RECORDS SHOWN:
[Start]

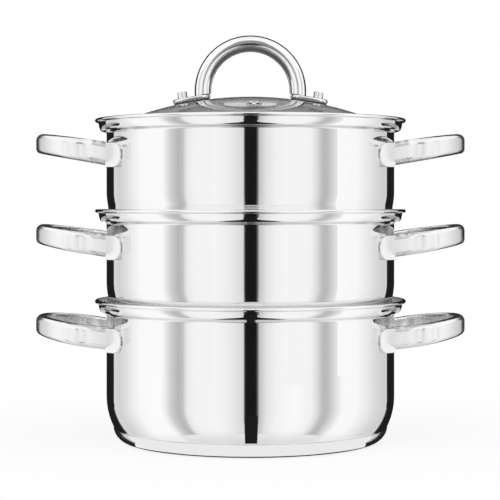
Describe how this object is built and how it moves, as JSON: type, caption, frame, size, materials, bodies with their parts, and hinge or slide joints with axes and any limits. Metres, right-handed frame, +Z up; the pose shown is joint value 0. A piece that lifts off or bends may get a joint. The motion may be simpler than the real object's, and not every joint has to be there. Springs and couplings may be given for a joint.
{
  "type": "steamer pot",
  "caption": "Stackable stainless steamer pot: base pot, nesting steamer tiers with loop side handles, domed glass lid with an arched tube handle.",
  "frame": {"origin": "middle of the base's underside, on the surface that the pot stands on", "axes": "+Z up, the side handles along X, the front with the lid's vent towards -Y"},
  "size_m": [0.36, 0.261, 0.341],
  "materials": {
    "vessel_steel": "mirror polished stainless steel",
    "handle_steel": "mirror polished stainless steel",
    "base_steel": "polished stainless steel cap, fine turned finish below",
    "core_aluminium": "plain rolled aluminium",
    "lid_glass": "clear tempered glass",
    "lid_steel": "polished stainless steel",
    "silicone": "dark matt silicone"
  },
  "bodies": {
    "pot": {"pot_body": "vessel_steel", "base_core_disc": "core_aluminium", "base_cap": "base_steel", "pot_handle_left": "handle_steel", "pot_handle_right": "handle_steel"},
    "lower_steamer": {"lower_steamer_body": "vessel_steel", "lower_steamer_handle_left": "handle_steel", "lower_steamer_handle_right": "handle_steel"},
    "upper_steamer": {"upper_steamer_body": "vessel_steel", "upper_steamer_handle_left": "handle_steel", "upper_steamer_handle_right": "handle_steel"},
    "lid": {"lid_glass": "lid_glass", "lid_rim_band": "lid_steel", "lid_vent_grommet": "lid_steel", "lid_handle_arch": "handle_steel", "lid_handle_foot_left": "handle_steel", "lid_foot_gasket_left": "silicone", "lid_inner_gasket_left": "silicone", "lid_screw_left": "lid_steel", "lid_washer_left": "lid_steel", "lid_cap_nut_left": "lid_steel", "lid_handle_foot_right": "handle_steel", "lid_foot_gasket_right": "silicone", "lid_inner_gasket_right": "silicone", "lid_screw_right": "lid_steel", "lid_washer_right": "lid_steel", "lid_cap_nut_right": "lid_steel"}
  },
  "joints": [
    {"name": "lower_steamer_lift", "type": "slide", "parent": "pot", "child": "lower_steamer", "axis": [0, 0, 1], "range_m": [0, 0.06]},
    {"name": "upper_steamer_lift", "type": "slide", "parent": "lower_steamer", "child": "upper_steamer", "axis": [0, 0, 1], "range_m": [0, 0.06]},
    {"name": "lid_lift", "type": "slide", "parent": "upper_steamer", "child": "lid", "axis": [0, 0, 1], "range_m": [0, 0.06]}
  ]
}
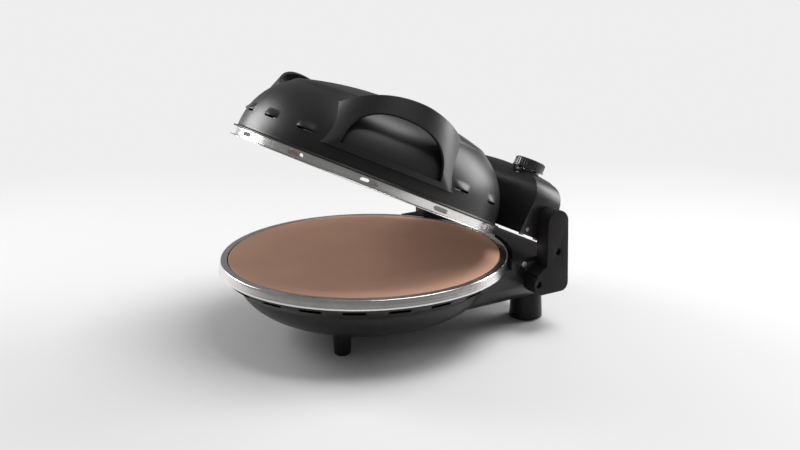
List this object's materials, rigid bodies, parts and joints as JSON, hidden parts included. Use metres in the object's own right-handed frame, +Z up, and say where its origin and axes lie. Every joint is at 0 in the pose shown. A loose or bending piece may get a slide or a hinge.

[End]

INSTRUCTION: Using the listing above, please repeat every entry exactly.

RESULT OF THE EXERCISE:
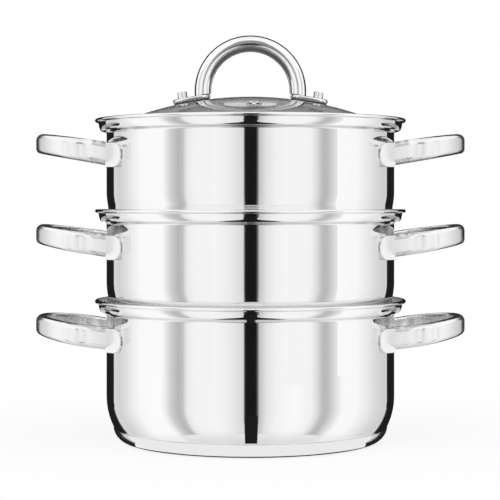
Describe how this object is built and how it moves, as JSON: type, caption, frame, size, materials, bodies with their parts, and hinge or slide joints with axes and any limits. Metres, right-handed frame, +Z up; the pose shown is joint value 0. A piece that lifts off or bends may get a joint. The motion may be simpler than the real object's, and not every joint has to be there. Springs and couplings may be given for a joint.
{
  "type": "steamer pot",
  "caption": "Stackable stainless steamer pot: base pot, nesting steamer tiers with loop side handles, domed glass lid with an arched tube handle.",
  "frame": {"origin": "middle of the base's underside, on the surface that the pot stands on", "axes": "+Z up, the side handles along X, the front with the lid's vent towards -Y"},
  "size_m": [0.36, 0.261, 0.341],
  "materials": {
    "vessel_steel": "mirror polished stainless steel",
    "handle_steel": "mirror polished stainless steel",
    "base_steel": "polished stainless steel cap, fine turned finish below",
    "core_aluminium": "plain rolled aluminium",
    "lid_glass": "clear tempered glass",
    "lid_steel": "polished stainless steel",
    "silicone": "dark matt silicone"
  },
  "bodies": {
    "pot": {"pot_body": "vessel_steel", "base_core_disc": "core_aluminium", "base_cap": "base_steel", "pot_handle_left": "handle_steel", "pot_handle_right": "handle_steel"},
    "lower_steamer": {"lower_steamer_body": "vessel_steel", "lower_steamer_handle_left": "handle_steel", "lower_steamer_handle_right": "handle_steel"},
    "upper_steamer": {"upper_steamer_body": "vessel_steel", "upper_steamer_handle_left": "handle_steel", "upper_steamer_handle_right": "handle_steel"},
    "lid": {"lid_glass": "lid_glass", "lid_rim_band": "lid_steel", "lid_vent_grommet": "lid_steel", "lid_handle_arch": "handle_steel", "lid_handle_foot_left": "handle_steel", "lid_foot_gasket_left": "silicone", "lid_inner_gasket_left": "silicone", "lid_screw_left": "lid_steel", "lid_washer_left": "lid_steel", "lid_cap_nut_left": "lid_steel", "lid_handle_foot_right": "handle_steel", "lid_foot_gasket_right": "silicone", "lid_inner_gasket_right": "silicone", "lid_screw_right": "lid_steel", "lid_washer_right": "lid_steel", "lid_cap_nut_right": "lid_steel"}
  },
  "joints": [
    {"name": "lower_steamer_lift", "type": "slide", "parent": "pot", "child": "lower_steamer", "axis": [0, 0, 1], "range_m": [0, 0.06]},
    {"name": "upper_steamer_lift", "type": "slide", "parent": "lower_steamer", "child": "upper_steamer", "axis": [0, 0, 1], "range_m": [0, 0.06]},
    {"name": "lid_lift", "type": "slide", "parent": "upper_steamer", "child": "lid", "axis": [0, 0, 1], "range_m": [0, 0.06]}
  ]
}
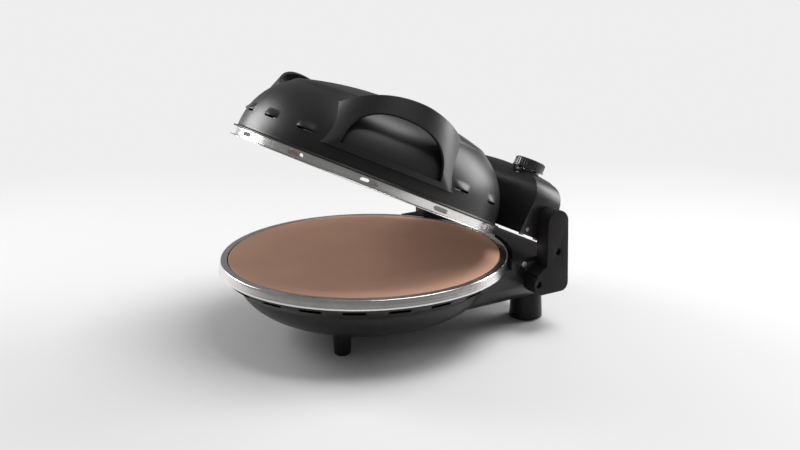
List this object's materials, rigid bodies, parts and joints as JSON, hidden parts included. Use metres in the object's own right-handed frame, +Z up, and say where its origin and axes lie. Every joint is at 0 in the pose shown. A loose or bending piece may get a slide or a hinge.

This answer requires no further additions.